I have run some relevant tests (compiling kernel with high thread amount 
repeatedly, make -j 256),
glibc tests (https://gitlab.com/x86-glibc/glibc/-/blob/master/INSTALL),
fpu & cet (ibt, shadow stack) test (https://github.com/intel/lkvs),
and not yet found regressions.

Tested-by: Lijun Pan <lijun.pan@...el.com>
Acked-by: Lijun Pan <lijun.pan@...el.com>

Since this problem was first reported by Lei Wang, I suggest adding:
Reported-by: Lei Wang <lei4.wang@...el.com>

Thanks,
Lijun

> 
> In our bug case, probably just switching to
> __fpu_invalidate_fpregs_state(fpu) from fpu__drop(fpu) is enough.
> 
> Maybe there are some other cases that need
> __this_cpu_write(fpu_fpregs_owner_ctx, NULL) through fpu__drop() call, 
> which I don't know.
> 
> Here is the excerpt of the call sequence:
> fpu__drop() -> fpregs_deactivate() -> 
> __this_cpu_write(fpu_fpregs_owner_ctx, NULL);
> arch/x86/kernel/fpu/context.h has
> static inline void __cpu_invalidate_fpregs_state(void)
> {
>      __this_cpu_write(fpu_fpregs_owner_ctx, NULL);
> }
> static inline void __fpu_invalidate_fpregs_state(struct fpu *fpu)
> {
>      fpu->last_cpu = -1;
> }
> static inline int fpregs_state_valid(struct fpu *fpu, unsigned int cpu)
> {
>     return fpu == this_cpu_read(fpu_fpregs_owner_ctx) && cpu == 
> fpu->last_cpu;
> }
> 
> So, I am thinking if it is more rigorous to have both 
> (__cpu_invalidate_fpregs_state, __fpu_invalidate_fpregs_state) 
> invalidated, similarly as fpregs_state_valid checks both conditions.
> 
> code changes like below:
> diff --git a/arch/x86/kernel/fpu/context.h b/arch/x86/kernel/fpu/context.h
> index 958accf2ccf0..fd3304bed0a2 100644
> --- a/arch/x86/kernel/fpu/context.h
> +++ b/arch/x86/kernel/fpu/context.h
> @@ -19,8 +19,8 @@
>    * FPU state for a task MUST let the rest of the kernel know that the
>    * FPU registers are no longer valid for this task.
>    *
> - * Either one of these invalidation functions is enough.
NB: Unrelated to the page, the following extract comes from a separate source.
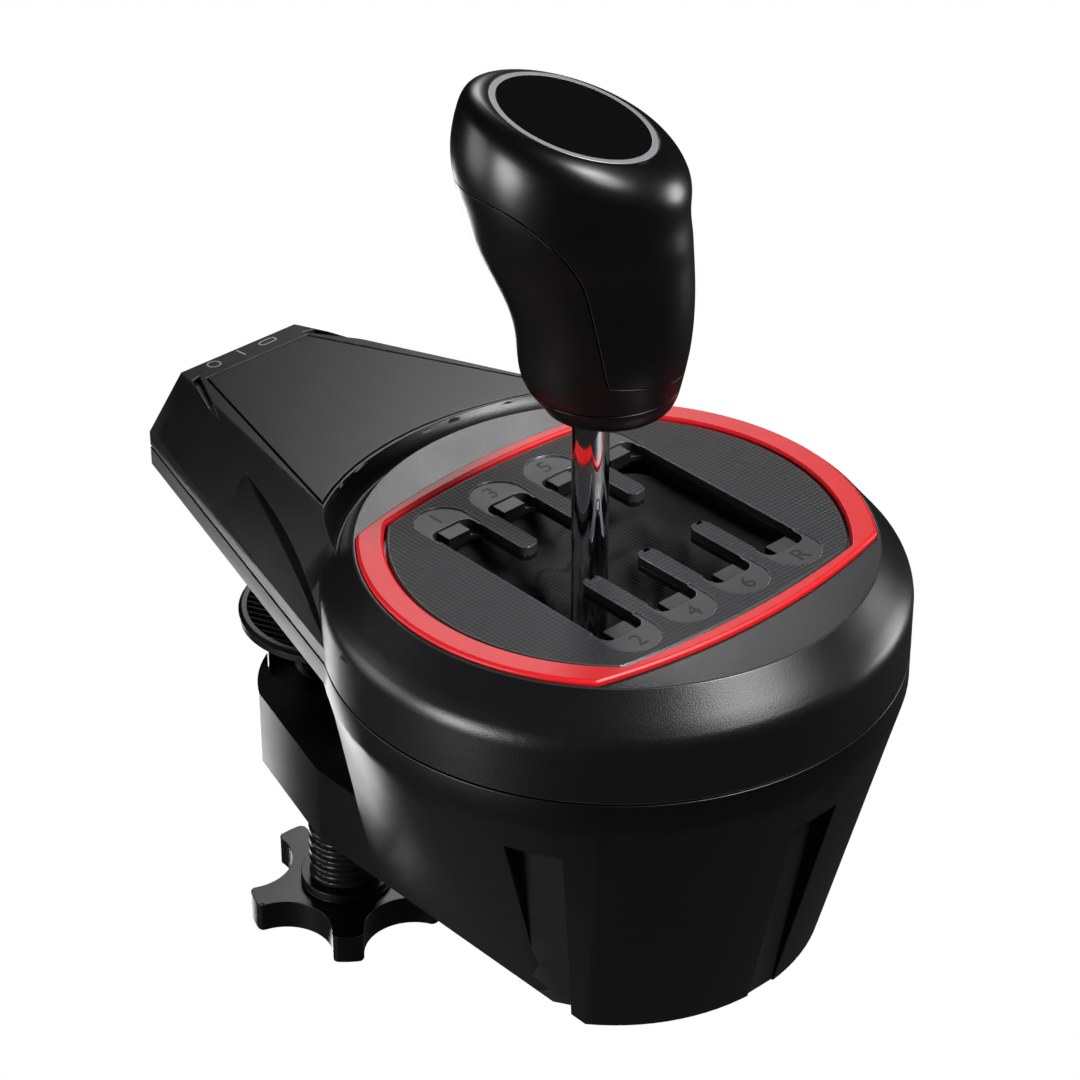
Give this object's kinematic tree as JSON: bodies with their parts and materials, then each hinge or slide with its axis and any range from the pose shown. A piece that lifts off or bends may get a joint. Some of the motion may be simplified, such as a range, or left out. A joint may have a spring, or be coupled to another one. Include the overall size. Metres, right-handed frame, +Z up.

Invalidate
> - * a resource you control: CPU if using the CPU for something else
> + * To be more rigorous and to prevent from future corner case, Invalidate
> + * both resources you control: CPU if using the CPU for something else
>    * (with preemption disabled), FPU for the current task, or a task that
>    * is prevented from running by the current task.
>    */
> diff --git a/arch/x86/kernel/fpu/core.c b/arch/x86/kernel/fpu/core.c
> index 97a899bf98b9..08b9cef0e076 100644
> --- a/arch/x86/kernel/fpu/core.c
> +++ b/arch/x86/kernel/fpu/core.c
> @@ -725,6 +725,7 @@ static void fpu_reset_fpregs(void)
> 
>          fpregs_lock();
>          fpu__drop(fpu);
> +       __fpu_invalidate_fpregs_state(fpu);
>          /*
>           * This does not change the actual hardware registers. It just
>           * resets the memory image and sets TIF_NEED_FPU_LOAD so a
> 
> Thanks,
> Lijun
>